Analisis Greenpeace menemukan, per September 2025, pembukaan lahan di area konsesi PT MNM mencapai 5.000 hektare. Hasil pemantauan satelit pun menunjukkan aktivitas pembukaan lahan masih terus berlangsung pada Oktober.
Poin lain yang disampaikan Hashim ialah dukungan Indonesia terhadap inisiatif Tropical Forest Forever Facility (TFFF) yang diluncurkan pada 6 November. Mengulang janji Prabowo saat bertemu Presiden Brasil Luiz Inacio Lula da Silva akhir Oktober lalu, Hashim berujar Indonesia akan berkontribusi sebesar US$ 1 miliar (Rp 16,7 triliun) untuk inisiatif tersebut.
“Hashim dan Presiden Prabowo harus ingat bahwa TFFF mengharuskan alokasi pendanaan 20% langsung untuk Masyarakat Adat. Ini jelas mensyaratkan bahwa harus ada pengakuan penuh dan efektif terhadap Masyarakat Adat di Indonesia, salah satunya dengan pengesahan Rancangan Undang-Undang Masyarakat Adat," kata Rayhan Dudayev, Ketua Tim Politik untuk Kampanye Solusi Hutan Global Greenpeace yang hadir di Belém.
Ia menambahkan, jika pemerintah terus membiarkan atau bahkan menjadi pelaku yang merampas hak-hak Masyarakat Adat, sebesar apa pun kontribusi Indonesia di TFFF akan jadi performatif saja.

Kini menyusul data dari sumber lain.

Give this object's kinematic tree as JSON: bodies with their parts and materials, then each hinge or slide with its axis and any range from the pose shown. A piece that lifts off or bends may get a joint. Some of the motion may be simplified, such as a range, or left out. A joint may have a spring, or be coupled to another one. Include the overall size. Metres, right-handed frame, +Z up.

Greenpeace mencatat ada sejumlah hal signifikan yang perlu diperbaiki dari skema TFFF, khususnya dari aspek pelindungan lingkungan dan aspek keadilan distribusi pendanaan. Pada aspek pelindungan lingkungan, ambang batas tutupan hutan masih cukup rendah yakni sebesar 20-30% dari tutupan kanopi. Secara sains, angka ini mestinya minimal 50%.
Catatan lainnya adalah tentang pemantauan degradasi hutan dengan indikator minimum. Greenpeace juga menilai belum adanya ketentuan jelas untuk mencegah industri berisiko lingkungan terlibat dalam investasi pendanaan hutan tropis ini. Selain itu, perlu dibentuk sistem dan mekanisme akuntabilitas yang kuat serta model distribusi pendanaan yang tidak hanya masih mengutamakan pembayaran kembali kepada investor.
Jika poin-poin krusial ini tak dibenahi, tujuan dibentuknya TFFF tak akan tercapai. TFFF merupakan inisiatif sukarela yang bukan berasal dari negosiasi COP.
“Jika pemimpin dunia tidak berkomitmen untuk menghentikan deforestasi sampai 2030 sebagaimana direncanakan dua tahun lalu dalam COP28, COP30 ini bisa dikatakan gagal,” ujar Rayhan.